Consider the universal bread recipe:

Flour: different flours (whole wheat, rye, kamut, …), different mixes (all white vs 50% whole wheat, …) Pre-ferment: none, poolish, biga, old-dough Water: bagels are low hydration (50%), ciabatta is much higher (85%) Salt: 2% of flour weight is pretty standard Yeast: 0.6% of flour weight for a 90m-2h rise, less for longer proof times and higher for enriched doughs. None at all for flat breads like tortillas and roti. Fats: Butter, oil, milk. Generally under 5%, but higher for grissini (Italian bread sticks) and brioche. Add-ins: seeds, nuts, fruit, cheese, chocolate, … Fillings/Toppings: cinnamon/sugar, apple cinnamon, meats, cheeses, …

As with the shaping, small variations in the ingredients can lead to a huge variety of breads.

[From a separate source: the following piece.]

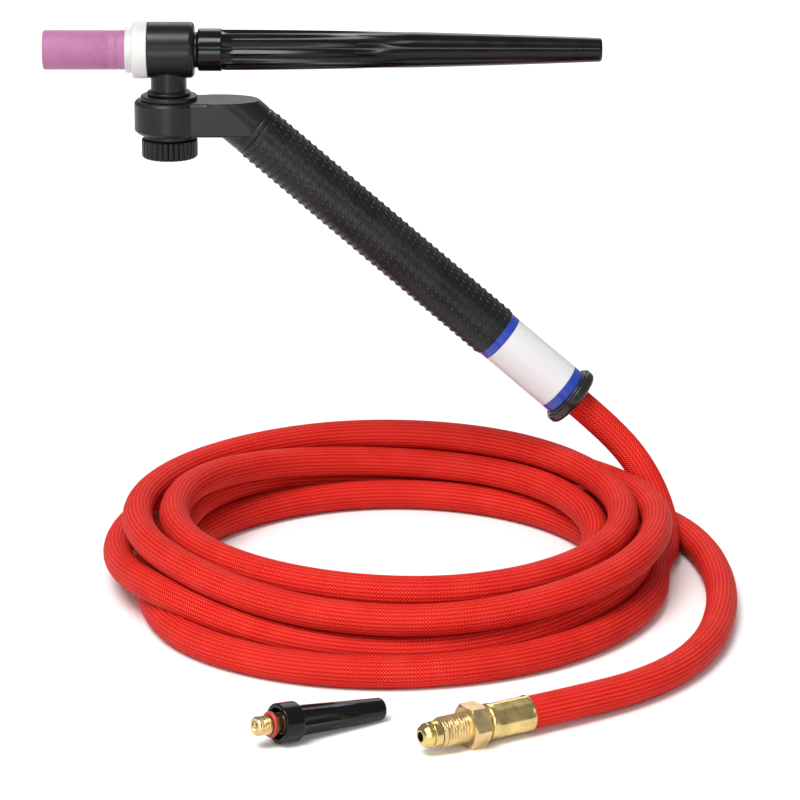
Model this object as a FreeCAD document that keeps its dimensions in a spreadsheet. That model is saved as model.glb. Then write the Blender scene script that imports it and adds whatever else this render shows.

Your local bakery probably makes most of their loves with the same large batch of dough but different add-ins, shapes, and mark-ups.

Once you can bake your single perfect loaf, bread becomes a delicious Choose-Your-Own-Adventure(tm).

I also recommend avoiding sourdough at the start. Since learning to bake bread is a series of experiments, you want your iterations to be as fast as possible. Waiting 3 days to see if a change has had the desired affect is a huge slowdown compared to 4–5 hours for testing buns or a regular yeasted bread and will affect how quickly you can learn and improve.

And since many people have been asking me for book recommendations, my favourite is “Bread: A Baker’s Book of Techniques and Recipes” by Jeffrey Hamelman. I’ve found there are three categories of baking resources: thoose aimed at the home baker who just wants to make bread, those aimed at people attempting to recreate “artisan-style” bread at home, and those aimed at the professional baker working in industry. Jeffrey Hamelman’s book is definitely the third category but is totally accessible for the home baker.